Your task: Your task is to return the span of lines beginning at the one with "Write the JSON" and ending at the last line of the data, exactly as it stands.

Data in this exercise:

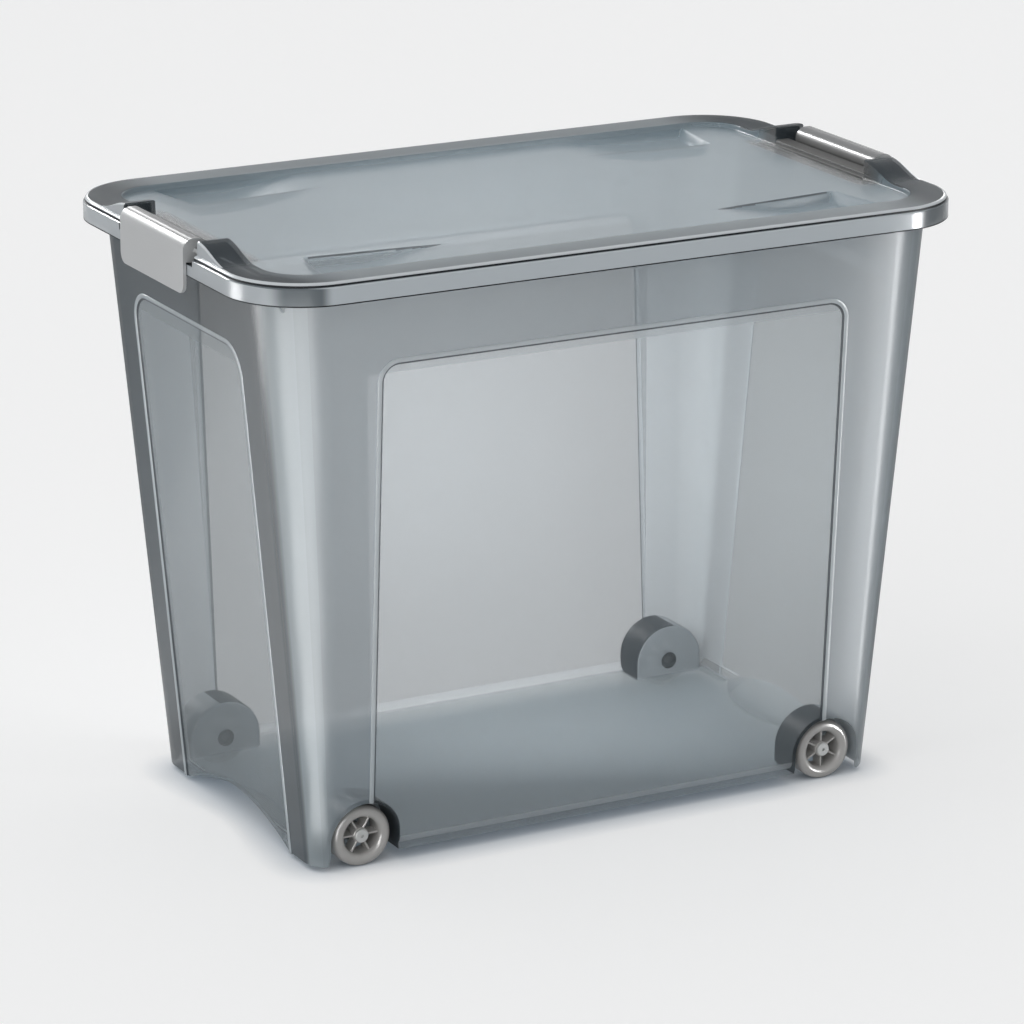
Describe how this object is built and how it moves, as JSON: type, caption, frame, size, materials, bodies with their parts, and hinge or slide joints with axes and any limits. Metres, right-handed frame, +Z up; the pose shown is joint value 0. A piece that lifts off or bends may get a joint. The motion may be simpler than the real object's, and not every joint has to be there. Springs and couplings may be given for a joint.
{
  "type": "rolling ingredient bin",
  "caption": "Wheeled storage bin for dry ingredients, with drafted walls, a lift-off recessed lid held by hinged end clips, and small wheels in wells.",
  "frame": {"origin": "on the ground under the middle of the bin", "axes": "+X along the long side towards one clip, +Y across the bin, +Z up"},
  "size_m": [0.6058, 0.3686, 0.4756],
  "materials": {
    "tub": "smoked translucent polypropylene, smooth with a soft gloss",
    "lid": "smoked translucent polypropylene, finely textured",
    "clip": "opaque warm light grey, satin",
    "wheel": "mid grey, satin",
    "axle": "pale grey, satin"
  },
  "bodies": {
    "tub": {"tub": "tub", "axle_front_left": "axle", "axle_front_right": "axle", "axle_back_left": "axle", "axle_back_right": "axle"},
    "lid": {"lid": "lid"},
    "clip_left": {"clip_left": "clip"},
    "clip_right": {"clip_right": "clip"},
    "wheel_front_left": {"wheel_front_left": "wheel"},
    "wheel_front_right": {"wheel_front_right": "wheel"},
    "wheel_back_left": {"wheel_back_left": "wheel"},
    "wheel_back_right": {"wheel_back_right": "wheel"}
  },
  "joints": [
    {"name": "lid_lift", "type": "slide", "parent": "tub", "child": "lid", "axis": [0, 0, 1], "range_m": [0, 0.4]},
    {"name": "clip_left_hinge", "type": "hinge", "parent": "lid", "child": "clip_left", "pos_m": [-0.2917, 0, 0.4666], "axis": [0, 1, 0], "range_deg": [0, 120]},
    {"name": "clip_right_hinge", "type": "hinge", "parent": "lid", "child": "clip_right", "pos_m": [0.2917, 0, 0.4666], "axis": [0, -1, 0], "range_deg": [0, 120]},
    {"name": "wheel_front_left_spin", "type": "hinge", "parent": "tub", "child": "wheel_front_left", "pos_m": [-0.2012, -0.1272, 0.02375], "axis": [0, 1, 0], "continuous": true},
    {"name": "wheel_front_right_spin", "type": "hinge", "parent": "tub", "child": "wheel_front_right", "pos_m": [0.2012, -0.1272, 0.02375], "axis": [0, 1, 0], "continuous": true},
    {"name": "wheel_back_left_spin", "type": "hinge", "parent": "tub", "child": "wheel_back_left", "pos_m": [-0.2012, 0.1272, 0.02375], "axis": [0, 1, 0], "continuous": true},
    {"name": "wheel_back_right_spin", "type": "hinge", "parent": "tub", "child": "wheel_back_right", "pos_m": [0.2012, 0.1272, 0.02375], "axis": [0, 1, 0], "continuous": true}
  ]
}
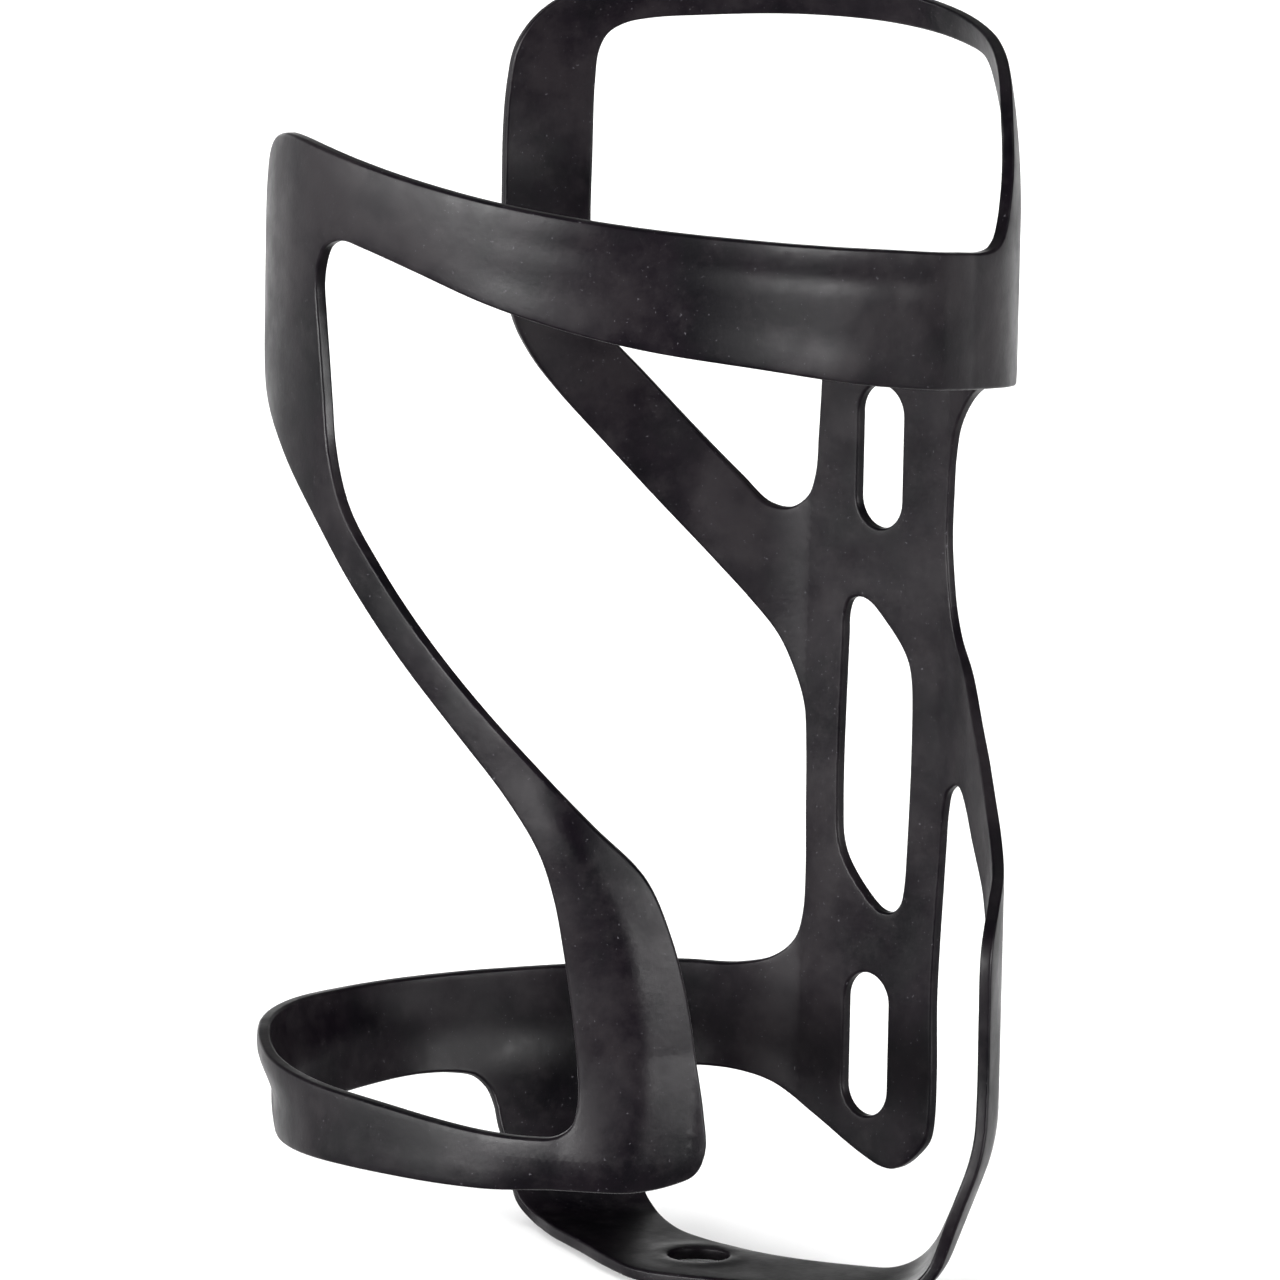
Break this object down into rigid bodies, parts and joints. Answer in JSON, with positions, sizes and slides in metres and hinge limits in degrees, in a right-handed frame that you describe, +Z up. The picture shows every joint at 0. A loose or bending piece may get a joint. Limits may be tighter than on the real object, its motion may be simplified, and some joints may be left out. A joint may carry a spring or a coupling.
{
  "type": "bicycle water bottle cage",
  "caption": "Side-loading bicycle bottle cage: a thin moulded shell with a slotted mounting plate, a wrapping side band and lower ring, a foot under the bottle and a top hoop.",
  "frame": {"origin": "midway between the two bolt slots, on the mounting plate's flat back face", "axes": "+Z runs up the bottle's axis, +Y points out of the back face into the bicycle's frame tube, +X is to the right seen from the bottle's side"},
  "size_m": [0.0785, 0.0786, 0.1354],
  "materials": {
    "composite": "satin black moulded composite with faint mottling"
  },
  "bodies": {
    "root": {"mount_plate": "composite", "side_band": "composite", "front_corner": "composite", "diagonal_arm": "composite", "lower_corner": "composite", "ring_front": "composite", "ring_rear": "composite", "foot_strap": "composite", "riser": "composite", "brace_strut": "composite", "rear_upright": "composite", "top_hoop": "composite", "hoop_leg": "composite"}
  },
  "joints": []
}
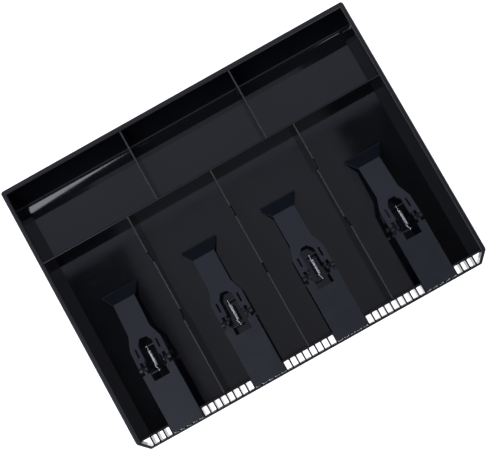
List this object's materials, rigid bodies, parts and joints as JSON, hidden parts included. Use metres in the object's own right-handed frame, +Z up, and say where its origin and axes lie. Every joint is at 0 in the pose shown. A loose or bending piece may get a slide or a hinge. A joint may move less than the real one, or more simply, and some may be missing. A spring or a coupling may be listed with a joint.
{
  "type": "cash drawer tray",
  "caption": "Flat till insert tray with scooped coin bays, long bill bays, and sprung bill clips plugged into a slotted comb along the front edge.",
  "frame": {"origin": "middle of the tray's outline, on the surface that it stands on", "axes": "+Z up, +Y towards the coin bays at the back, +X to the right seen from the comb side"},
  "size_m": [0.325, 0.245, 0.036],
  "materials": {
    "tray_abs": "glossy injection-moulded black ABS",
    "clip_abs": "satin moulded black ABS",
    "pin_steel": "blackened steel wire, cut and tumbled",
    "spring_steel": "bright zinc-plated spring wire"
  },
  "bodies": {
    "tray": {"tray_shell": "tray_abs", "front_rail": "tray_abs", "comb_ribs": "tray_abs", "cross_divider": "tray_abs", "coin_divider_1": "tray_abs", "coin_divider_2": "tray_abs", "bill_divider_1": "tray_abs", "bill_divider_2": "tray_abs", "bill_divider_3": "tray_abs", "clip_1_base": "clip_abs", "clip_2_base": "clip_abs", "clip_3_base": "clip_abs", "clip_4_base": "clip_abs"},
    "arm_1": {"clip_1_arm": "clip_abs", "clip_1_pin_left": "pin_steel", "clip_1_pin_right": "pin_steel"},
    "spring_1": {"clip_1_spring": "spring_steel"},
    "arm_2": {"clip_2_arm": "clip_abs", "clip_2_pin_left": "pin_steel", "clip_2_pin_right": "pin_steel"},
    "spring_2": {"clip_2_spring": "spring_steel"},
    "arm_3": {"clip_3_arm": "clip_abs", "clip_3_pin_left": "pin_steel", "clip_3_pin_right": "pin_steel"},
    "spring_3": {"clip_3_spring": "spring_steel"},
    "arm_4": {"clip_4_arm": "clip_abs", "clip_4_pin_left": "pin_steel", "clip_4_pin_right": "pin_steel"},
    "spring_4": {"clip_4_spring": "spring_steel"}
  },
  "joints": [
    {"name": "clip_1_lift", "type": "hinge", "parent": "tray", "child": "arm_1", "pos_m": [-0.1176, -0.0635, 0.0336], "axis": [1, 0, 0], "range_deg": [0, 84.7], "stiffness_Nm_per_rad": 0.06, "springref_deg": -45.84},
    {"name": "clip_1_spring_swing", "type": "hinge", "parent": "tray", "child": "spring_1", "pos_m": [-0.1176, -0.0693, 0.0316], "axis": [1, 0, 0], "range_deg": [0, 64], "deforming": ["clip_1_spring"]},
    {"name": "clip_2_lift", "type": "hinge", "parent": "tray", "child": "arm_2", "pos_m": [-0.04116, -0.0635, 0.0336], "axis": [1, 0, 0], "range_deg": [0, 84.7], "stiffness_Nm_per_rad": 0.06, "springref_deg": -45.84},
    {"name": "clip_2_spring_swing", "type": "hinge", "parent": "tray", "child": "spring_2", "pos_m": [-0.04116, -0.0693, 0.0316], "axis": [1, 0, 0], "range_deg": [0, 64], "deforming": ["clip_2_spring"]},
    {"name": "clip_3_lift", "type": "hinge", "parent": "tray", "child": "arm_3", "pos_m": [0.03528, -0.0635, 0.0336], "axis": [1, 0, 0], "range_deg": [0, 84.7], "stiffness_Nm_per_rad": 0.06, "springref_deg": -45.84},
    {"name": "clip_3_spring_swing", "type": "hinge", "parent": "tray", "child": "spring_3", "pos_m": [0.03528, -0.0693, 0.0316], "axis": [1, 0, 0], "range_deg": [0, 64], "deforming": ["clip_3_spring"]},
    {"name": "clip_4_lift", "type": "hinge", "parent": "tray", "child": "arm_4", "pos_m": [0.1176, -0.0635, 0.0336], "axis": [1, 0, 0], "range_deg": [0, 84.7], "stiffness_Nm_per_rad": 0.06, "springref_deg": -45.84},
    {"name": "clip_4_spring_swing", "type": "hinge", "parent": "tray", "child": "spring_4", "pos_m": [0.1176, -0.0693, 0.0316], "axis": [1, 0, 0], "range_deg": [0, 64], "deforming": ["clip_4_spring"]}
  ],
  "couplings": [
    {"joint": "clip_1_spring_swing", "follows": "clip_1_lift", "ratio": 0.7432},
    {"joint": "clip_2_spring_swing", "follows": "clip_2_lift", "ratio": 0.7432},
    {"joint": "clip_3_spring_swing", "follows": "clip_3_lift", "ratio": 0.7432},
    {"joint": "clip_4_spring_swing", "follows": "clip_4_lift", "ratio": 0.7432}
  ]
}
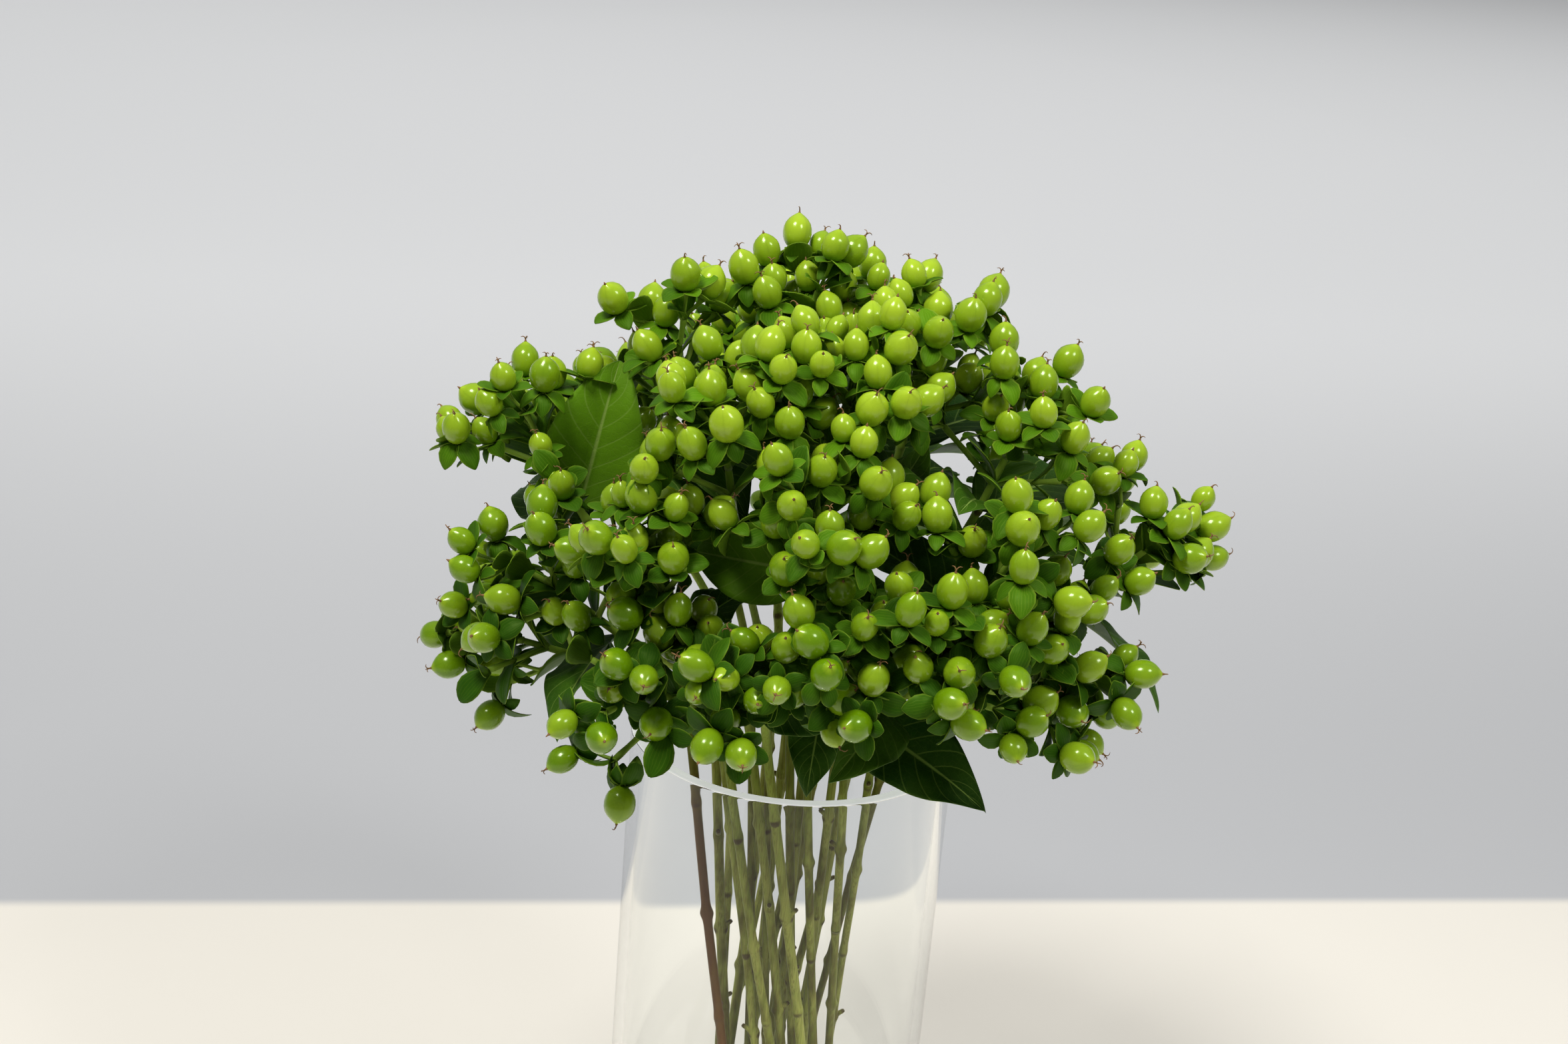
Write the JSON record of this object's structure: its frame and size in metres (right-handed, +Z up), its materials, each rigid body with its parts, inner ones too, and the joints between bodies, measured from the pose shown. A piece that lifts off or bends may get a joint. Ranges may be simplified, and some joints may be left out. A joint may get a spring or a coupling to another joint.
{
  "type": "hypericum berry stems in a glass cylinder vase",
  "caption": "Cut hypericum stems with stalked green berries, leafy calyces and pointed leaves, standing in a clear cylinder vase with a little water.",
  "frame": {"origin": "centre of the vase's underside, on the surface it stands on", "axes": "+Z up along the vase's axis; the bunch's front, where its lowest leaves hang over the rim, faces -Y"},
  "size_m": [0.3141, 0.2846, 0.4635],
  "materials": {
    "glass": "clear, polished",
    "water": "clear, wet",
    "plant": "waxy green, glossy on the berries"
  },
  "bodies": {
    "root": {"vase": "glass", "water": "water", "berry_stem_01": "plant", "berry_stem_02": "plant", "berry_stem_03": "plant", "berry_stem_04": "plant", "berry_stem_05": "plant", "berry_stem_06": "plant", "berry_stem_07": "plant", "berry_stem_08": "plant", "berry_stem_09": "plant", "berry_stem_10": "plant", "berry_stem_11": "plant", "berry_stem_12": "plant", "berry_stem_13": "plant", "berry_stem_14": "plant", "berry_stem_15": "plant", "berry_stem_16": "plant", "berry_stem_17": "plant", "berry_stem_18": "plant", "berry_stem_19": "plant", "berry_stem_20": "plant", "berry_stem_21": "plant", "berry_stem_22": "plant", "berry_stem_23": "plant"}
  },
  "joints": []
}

Answer to this exercise:
Write the JSON record of this object's structure: its frame and size in metres (right-handed, +Z up), its materials, each rigid body with its parts, inner ones too, and the joints between bodies, measured from the pose shown. A piece that lifts off or bends may get a joint. Ranges may be simplified, and some joints may be left out. A joint may get a spring or a coupling to another joint.
{
  "type": "hypericum berry stems in a glass cylinder vase",
  "caption": "Cut hypericum stems with stalked green berries, leafy calyces and pointed leaves, standing in a clear cylinder vase with a little water.",
  "frame": {"origin": "centre of the vase's underside, on the surface it stands on", "axes": "+Z up along the vase's axis; the bunch's front, where its lowest leaves hang over the rim, faces -Y"},
  "size_m": [0.3141, 0.2846, 0.4635],
  "materials": {
    "glass": "clear, polished",
    "water": "clear, wet",
    "plant": "waxy green, glossy on the berries"
  },
  "bodies": {
    "root": {"vase": "glass", "water": "water", "berry_stem_01": "plant", "berry_stem_02": "plant", "berry_stem_03": "plant", "berry_stem_04": "plant", "berry_stem_05": "plant", "berry_stem_06": "plant", "berry_stem_07": "plant", "berry_stem_08": "plant", "berry_stem_09": "plant", "berry_stem_10": "plant", "berry_stem_11": "plant", "berry_stem_12": "plant", "berry_stem_13": "plant", "berry_stem_14": "plant", "berry_stem_15": "plant", "berry_stem_16": "plant", "berry_stem_17": "plant", "berry_stem_18": "plant", "berry_stem_19": "plant", "berry_stem_20": "plant", "berry_stem_21": "plant", "berry_stem_22": "plant", "berry_stem_23": "plant"}
  },
  "joints": []
}